I noticed something the other day when configuring the OSS sound drivers on an old Dell Inspirion Nforce MCP61 desktop machine; something that bothers my sensibilities.  One of the first things I do when checking to see if a device or service is available is to look for the device entries in /dev.  `dmesg` showed that the sound hardware was found and /dev/sndstat had two PCM devices listed in it.  However, no /dev/dsp* or /dev/pcm* file nodes existed.

In my mind that would indicate that the driver, or a supplemental component is not loaded.  The really weird thing is that when I did something like `cat < /dev/dsp` the command worked and read binary sound samples from the sound card.  A subsequent `ls -l /dev/dsp*` showed that a device node of /dev/dsp0.0 mysteriously appeared...not even the same device name I used when reading the audio data.

In what world is it normal or acceptable to be able to read a file, for which no directory entry exists, then the system creates a similar directory entry when the device is accessed?   Can someone explain the rationale or the history of why this even works?  Seems to me that in any NIX trying to read from a non-existent file node should return an error, not create a similarly named entry and read from it.  This is very odd behaviour to me.


----------



## k.jacker (Jun 10, 2018)

In the early days of FreeBSD you had to actually create device nodes manually, so what you describe would have given you an error prior to FreeBSD 5.0
Take a look at the mknod(8) manpage, there is some historical explanation at the end.
Nowadays, device nodes are created on the fly by devfs. Only device nodes for devices that actually exist will be created.
I can't explain that in detail but I remember the times when they had to be created manually.


----------



## Deleted member 54719 (Jun 10, 2018)

k.jacker said:


> In the early days of FreeBSD you had to actually create device nodes manually, so what you describe would have given you an error prior to FreeBSD 5.0
> Take a look at the mknod(8) manpage, there is some historical explanation at the end.
> Nowadays, device nodes are created on the fly by devfs.
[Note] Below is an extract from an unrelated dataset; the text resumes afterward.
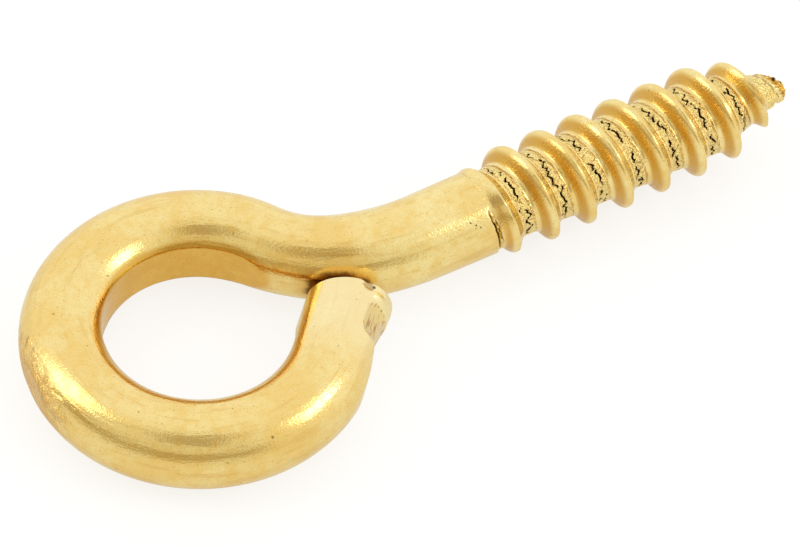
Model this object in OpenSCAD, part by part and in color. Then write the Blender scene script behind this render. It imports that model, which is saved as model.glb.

Only device nodes for devices that actually exist will be created.
> I can't explain that in detail but I remember the times when they had to be created manually.



I understand the dynamic creation aspect, but what doesn't make sense to me is the deferred creation of the device file until it is requested, and then being created with a name other than what was used.  I could find nothing in applicable devfs.rules that would account for the behaviour.  -- thanks for the input though


----------